Doctor of Philosophy (PhD)

Department

Department of Communication Sciences and Disorders

Advisor(s)

Carol C. Dudding

Susan B. Ingram

Cynthia R. O'Donoghue

Abstract

Survival of preterm and medically-complex infants has dramatically increased over the past thirty years due to significant advances in medical care and technology, however the developmental costs of survival are substantial. Comprehensive care of premature babies is critical and there is a need for more neonatal therapists, including speech-language pathologists (SLPs), with the knowledge and confidence to provide that care.

Students in graduate SLP programs often receive little clinical experience or dedicated coursework in pediatric feeding and swallowing, especially with medically-complex infants. However, hands-on and experiential learning can support the development of the necessary foundational knowledge and confidence of students entering into the profession. High-fidelity human patient simulation can provide this experience with high-risk patients in a risk-free learning environment.

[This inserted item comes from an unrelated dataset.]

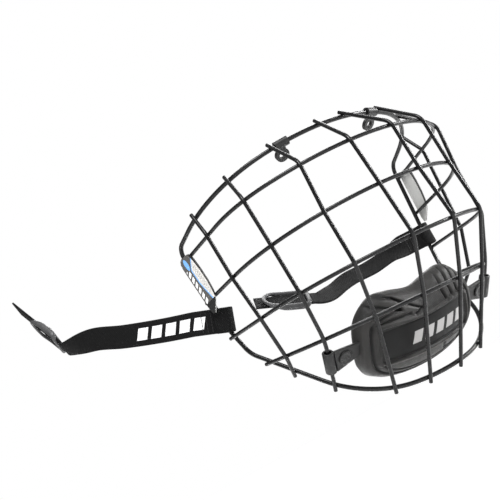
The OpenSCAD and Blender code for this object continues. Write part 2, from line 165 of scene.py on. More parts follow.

This investigation examined the effect of high-fidelity human patient simulation on student knowledge of and confidence with managing physiologic stability of medically-fragile infants. A sequential, two-phase, embedded mixed methods design was employed. Two cohorts of graduate SLP students participated; the control group (Fall 2017; n = 28) and experimental group (Summer 2018; n = 24) both completed required coursework in pediatric dysphagia. All students completed all requirements of the course and also completed assessment measures at three time points: 1) prior to any didactic instruction, 2) following coursework, and 3) following the intervention. The intervention was either a written case study (control group) or a high-fidelity human patient simulation using the Super Tory® manikin (experimental group). Both conditions used the same case scenario developed by expert SLPs. Rigorous quantitative and qualitative analyses were conducted to examine student knowledge and confidence, as well as perceptions of learning in simulation (experimental group only).

All students improved knowledge performance from pretest to posttest, and there was no significant difference between groups in knowledge at the posttest. There were significant differences between the control and experimental groups on confidence, particularly at the third timepoint. Following the simulation, the experimental group reported higher confidence than the control group with skills requiring hands-on experience. Findings of this investigation support integration of high-fidelity simulation into the SLP graduate curriculum to supplement and complement didactic and clinical training.